In a sense, we shouldn't be here. Nobody intended the DMZ to be a permanent fixture. Ushered into being by a 1953 peace treaty signed by Pyongyang, the UN and Beijing (Seoul refused to sign because America "had not finished the job") it should have been replaced within months. Technically, however, the two countries remain at war.

South Korea spends more than $9 billion a year on defence, maintaining an armed force of 690,000; 37,000 US troops are also stationed here. When I take my camera out, in the heart of Seoul or on the hills of Kyongju, everybody thinks I am a GI.
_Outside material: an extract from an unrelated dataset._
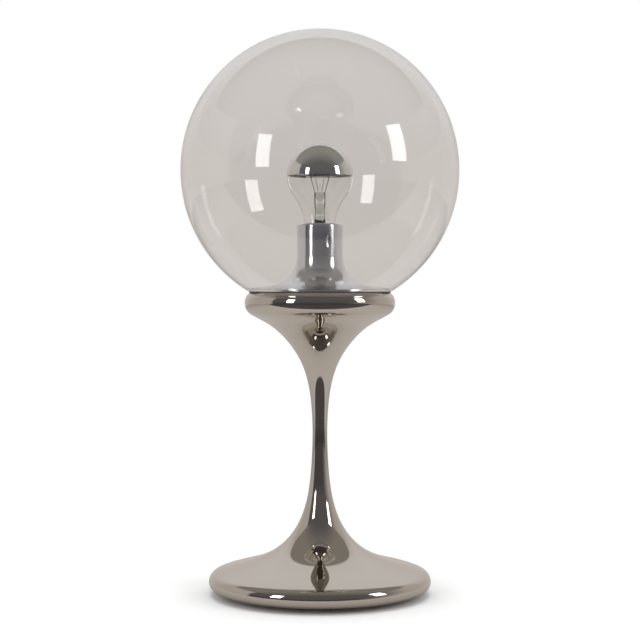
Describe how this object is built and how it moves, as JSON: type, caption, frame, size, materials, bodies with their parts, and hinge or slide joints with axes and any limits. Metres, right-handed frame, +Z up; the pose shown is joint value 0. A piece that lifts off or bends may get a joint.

And hope? Well, depending on what you read, both countries profess to desire reunification. The South, however, whose living standards are 10 times that of the North, fears having to shoulder the cost - an estimated $1 trillion - especially in a time of economic crisis.

The North, despite its recent diplomatic flirtations, remains secretive to the point of obsession (Oxfam pulled out last year, unable to verify where their assistance was going). "We will not be able to resolve all at once the bitterness that has accumulated over the past half century," as Southern President and Nobel Peace Prize-winner, Kim Dae-Jung, puts it. "But well begun is half done."

"I hope unification will come soon because our country is divided into two," Byon Hyun, a South Korean 12-year-old, said prior to last June's summit. "My friends say they are not afraid of North Koreans, but I am scared because they have guns and bayonets." But hope is a curious thing. And hope floats as our little bus motors over Unification Bridge, away from this fearsome, 3-D political museum.

Back in Seoul, subway posters may urge us to report suspected spies, but at the heart of the DMZ a rail line linking the city with Pyongyang is under repair. Hundreds of thousands of families remain separated, but hundreds met for the first time last year.

Diplomatically, the two Kim's may be walking on eggshells, but at least they are walking.